I know the truth that flows so near, so close, so deadly, so swift.
"Calm down, Eric," I hear distant whispers. "Everything is ok, everything is ok."
I wake up, my mother is holding me. With out a doubt, the best thing in life is to be loved, and love in return.

* * *
Whispering Wind
The day was right, the time was right, the wind was right. The autumn air is about, floating around, swirling the leaves off the ground, and majestically twirling them about. The soft air brushes against my face, turning me a slight tint of red. I notice her face also turned red, she looks so cute bundled up. I lightly bring my hand to hers, my fingertips gently caress her hand, she clasps my hand. We look each other in the eyes and continue outside into the whispering wind.
We run around the large yard, throwing leaves at each other and gently tackling each other, showing each other affection every possible moment. As we laid on top of the leaves, we held each other close. Our hands gently, and subtlety, touched each other. We both took advantage of the other's vulnerability and explored each other. All the while, the ever seeing wind surrounded us and threw leaves at us, as if it was trying to cover us. We did not care, we did not mind.
Her eyes were a slight hazel color, very pretty. Her light brown hair was shoulder length, very cute. She wore very relaxed clothing, very attractive. When she was happy, she was radiant with a strangle glow. When she smiled, she had a dimple on her cheek. When she was angry, the dimple looked even cuter.
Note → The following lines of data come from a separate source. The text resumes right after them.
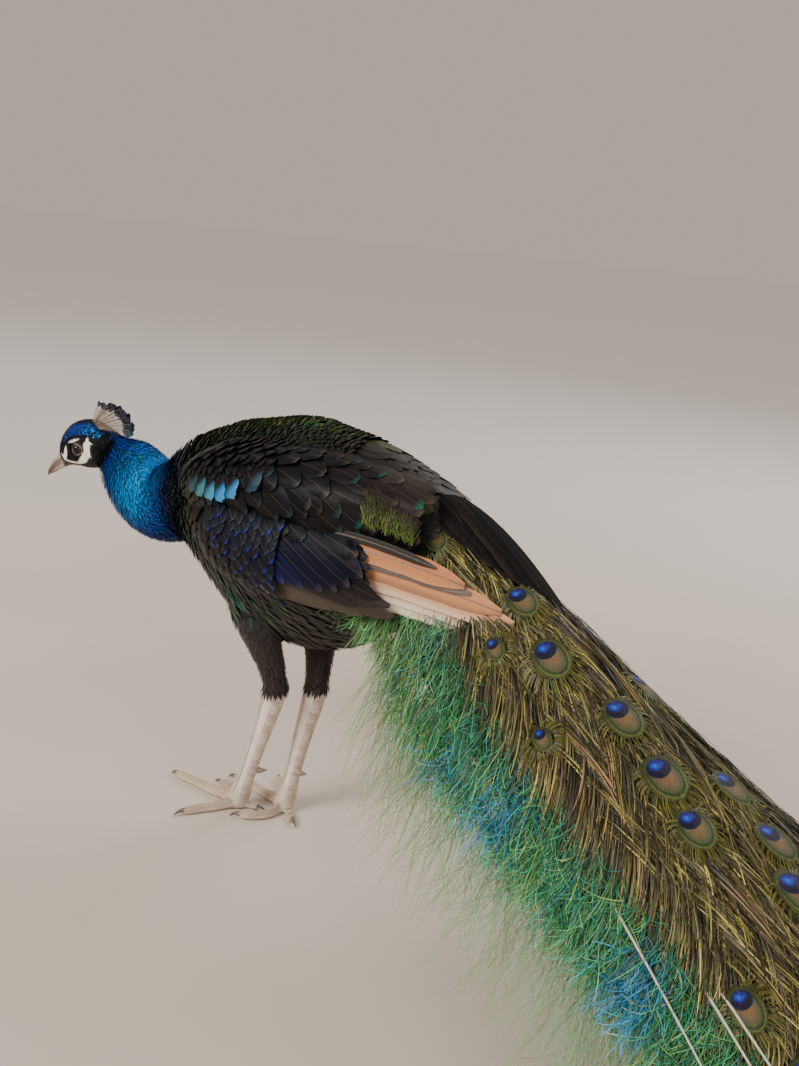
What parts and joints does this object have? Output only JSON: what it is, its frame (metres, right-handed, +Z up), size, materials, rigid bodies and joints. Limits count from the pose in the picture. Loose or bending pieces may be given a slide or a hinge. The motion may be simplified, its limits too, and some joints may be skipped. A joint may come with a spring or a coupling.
{
  "type": "peacock",
  "caption": "Life-size standing peacock with folded wings, a retracted blue neck and a long bronze-green train laid out behind it.",
  "frame": {"origin": "on the floor, at the middle of the bounding box in X and Y", "axes": "-X the way the bird faces, -Y its left side, +Z up"},
  "size_m": [1.7258, 0.6218, 0.4454],
  "materials": {
    "neck_feathers": "iridescent blue, silky sheen",
    "body_feathers": "glossy black with a blue and green sheen",
    "flight_feathers": "matt chestnut",
    "dark_flight_feathers": "satin black-brown",
    "thigh_feathers": "matt dark brown",
    "train_feathers": "metallic bronze green with eye spots",
    "tail_feathers": "matt grey-brown",
    "crest_feathers": "satin blue-black tips on bare shafts",
    "horn": "satin horn",
    "scaled_skin": "matt scaly skin",
    "eye": "wet gloss"
  },
  "bodies": {
    "root": {"head": "neck_feathers", "neck": "neck_feathers", "trunk": "body_feathers", "eye_left": "eye", "eye_right": "eye", "bill_upper": "horn", "bill_lower": "horn", "crest": "crest_feathers", "thigh_left": "thigh_feathers", "thigh_right": "thigh_feathers", "tarsus_left": "scaled_skin", "tarsus_right": "scaled_skin", "foot_left": "scaled_skin", "foot_right": "scaled_skin", "wing_left_coverts": "body_feathers", "wing_right_coverts": "body_feathers", "wing_left_secondaries": "dark_flight_feathers", "wing_right_secondaries": "dark_flight_feathers", "wing_right_tertials": "dark_flight_feathers", "wing_left_primaries": "flight_feathers", "wing_right_primaries": "flight_feathers", "train_base": "train_feathers", "train_middle": "train_feathers", "train_rear": "train_feathers", "train_tip": "train_feathers", "tail": "tail_feathers"}
  },
  "joints": []
}
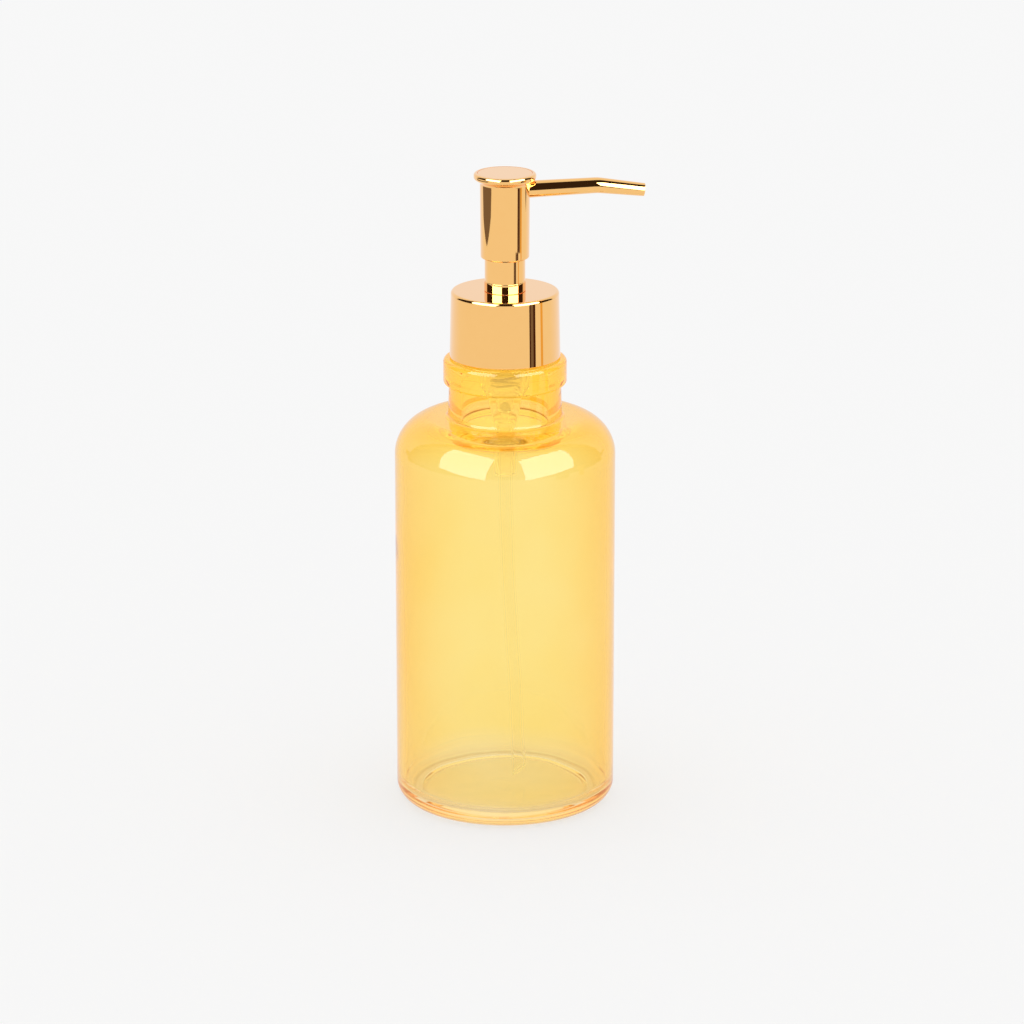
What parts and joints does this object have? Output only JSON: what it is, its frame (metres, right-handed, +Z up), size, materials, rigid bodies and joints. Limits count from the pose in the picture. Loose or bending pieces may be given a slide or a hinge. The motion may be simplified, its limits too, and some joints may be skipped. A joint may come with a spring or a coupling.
{
  "type": "soap pump dispenser",
  "caption": "Refillable amber glass soap bottle with a beaded neck and a gold plated pump: a flat disc to press and a slim, bent spout that swivels.",
  "frame": {"origin": "on the bottle's axis, at the plane of the ring that it stands on", "axes": "+Z up along the bottle's axis, +X the way the spout points at rest"},
  "size_m": [0.0847, 0.075, 0.2204],
  "materials": {
    "amber_glass": "clear amber soda-lime glass, fire polished",
    "gold_plating": "moulded plastic with bright gold plating, mirror polished",
    "clear_plastic": "natural translucent polypropylene",
    "white_plastic": "natural white polypropylene",
    "soft_seal": "soft elastomer, satin",
    "spring_steel": "drawn stainless spring wire",
    "bright_steel": "polished stainless ball"
  },
  "bodies": {
    "bottle": {"bottle": "amber_glass"},
    "gasket": {"neck_gasket": "soft_seal"},
    "pump": {"pump_housing": "clear_plastic", "chaplet": "white_plastic", "neck_sleeve": "gold_plating", "stem_wiper": "soft_seal", "dip_tube": "clear_plastic", "ball_cage": "clear_plastic", "return_spring": "spring_steel"},
    "inlet_ball": {"inlet_ball": "bright_steel"},
    "collar": {"closure": "white_plastic", "collar_shell": "gold_plating"},
    "piston": {"piston": "white_plastic"},
    "head": {"piston_rod": "white_plastic", "piston_stem": "white_plastic", "head_core": "white_plastic", "head_shell": "gold_plating", "spout_liner": "white_plastic", "top_disc": "gold_plating"}
  },
  "joints": [
    {"name": "lift_out", "type": "slide", "parent": "bottle", "child": "gasket", "axis": [0, 0, 1], "range_m": [0, 0.17]},
    {"name": "thread_rise", "type": "slide", "parent": "gasket", "child": "pump", "axis": [0, 0, 1], "range_m": [0, 0.0086]},
    {"name": "collar_turn", "type": "hinge", "parent": "pump", "child": "collar", "pos_m": [0, 0, 0.165], "axis": [0, 0, 1], "range_deg": [0, 720]},
    {"name": "pump_press", "type": "slide", "parent": "pump", "child": "piston", "axis": [0, 0, -1], "range_m": [0, 0.0078], "stiffness_N_per_m": 920, "springref_m": -0.0033, "deforming": ["return_spring"]},
    {"name": "head_swivel", "type": "hinge", "parent": "piston", "child": "head", "pos_m": [0, 0, 0.2], "axis": [0, 0, 1], "continuous": true},
    {"name": "ball_lift", "type": "slide", "parent": "pump", "child": "inlet_ball", "axis": [0, 0, 1], "range_m": [0, 0.0016]}
  ],
  "couplings": [
    {"joint": "thread_rise", "follows": "collar_turn", "m_per_rad": 0.00067322}
  ]
}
Like the whispering wind in the top of the trees, I see you sway as you come for me. So subtle, so slight, so delicate, so fragile. I want to hold you close. Let me come to you. I see our dreams slip away, like the whispering wind.

* * *
Feeling So Real
I can feel my life in my hands, I can feel my soul in my spirit, I can sense the life within. "I'm feeling so real." Life is continuing down its path, there is no chance to turn back or alter the course. Accepting life as it comes is the only solution to any problem, life simply "is." The constant motion of life does not slow down for anyone, and worrying about such things as wasted time or a lost chance will only shorten life.
I was debating what to do, move out of LA and comeback to Sacramento, or stay? There were so many options, but which was I to choose? I had family in LA, but I didn't particularly get along with them. I enjoyed my family in Sacramento. LA was more comfortable. Sacramento was more work. LA made me sad. Sacramento made me happy.
"My mind was saying, 'Go! Go! Go!' so I went."